- DynCorp Chem Spray Suit Illuminates Lack of Caution and Care
- October 4, 2017
- Law Firm: Waters Kraus LLP - Dallas Office
A federal judge in Washington D.C. determined that rulings against 20 plaintiffs in lawsuits against DynCorp over an anti-drug herbicide operation in Colombia did not apply to the roughly 2,000-strong class allegedly exposed to the substance. The allegations from the class members were factually specific to each class member, which meant that the rulings against the 20 plaintiffs had little to do with the rest of the class.
The original lawsuit was filed on September 11, 2001, and alleged that DynCorp exposed individuals to the toxic herbicide Roundup, which was sprayed on suspected drug farms in Colombia. The United States and Colombia engaged in a multibillion-dollar cooperative program to eradicate cocaine and opium poppies using Roundup, one of many chemicals that causes birth defects. The program continues to this day. Unfortunately for the 2,000 class members, this program has severely impacted their lives. The herbicide polluted the local water, and injured livestock, vegetation, and families. Now, they have suffered immense damage and hope that their lawsuit can begin to make them somewhat whole again. Luckily, due to this ruling, their lawsuit can continue.
DynCorp has shown a pattern of fraudulent behavior. Just last year, a suit alleged that DynCorp knowingly inflated costs during a four-year stretch when the company held a contract with the United States state department for training Iraqi police. The company allegedly inflated subcontractor rates. Also their fees and mark-ups were allegedly false and fraudulent. This is just another example of how some corporations put their profits first and all other considerations a distant second. To the birth defect attorneys at Waters Kraus & Paul, it is no surprise that they are once again in trouble for allegedly poisoning farmworkers in Colombia.
Monsanto, the Producer of Roundup, Manufactures Roundup-Resistant Crops
This also isn’t the first time that Monsanto, the producer of Roundup, has been in the news for their dangerous product. Roundup contains the most popular herbicide in the world, glyphosate. Monsanto manufactures seeds that are resistant to glyphosate which allows farming operations to spray Roundup on their crops virtually at will. While the crops may be safe from Roundup, people are not. Glyphosate has been deemed a likely carcinogen by the World Health Organization’s International Agency for Research on Cancer. Animal studies in the U.S. have linked it to birth defects and reproductive problems, while other studies have found that glyphosate harms cell DNA in human embryos, the placenta and the umbilical cord. Thus, glyphosate is one of many chemicals which may cause birth defects.
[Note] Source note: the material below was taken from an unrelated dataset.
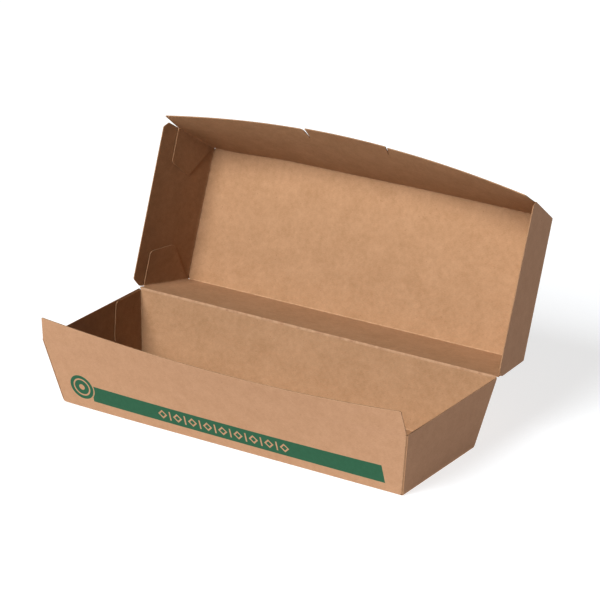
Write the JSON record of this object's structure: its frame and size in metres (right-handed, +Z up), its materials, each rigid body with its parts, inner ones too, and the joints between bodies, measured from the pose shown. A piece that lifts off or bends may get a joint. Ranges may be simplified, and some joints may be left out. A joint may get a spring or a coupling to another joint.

These substances can also cause infertility. The birth defect attorneys have seen many cases of defects caused by substances like Roundup.
Roundup use in the United States is widespread but there is a responsibility on the part of commercial farmers to protect their workers and surrounding communities from the hazards of their pesticides and herbicides. Similarly, DynCorp must be held accountable for the injuries that they have caused to the farmers in Colombia.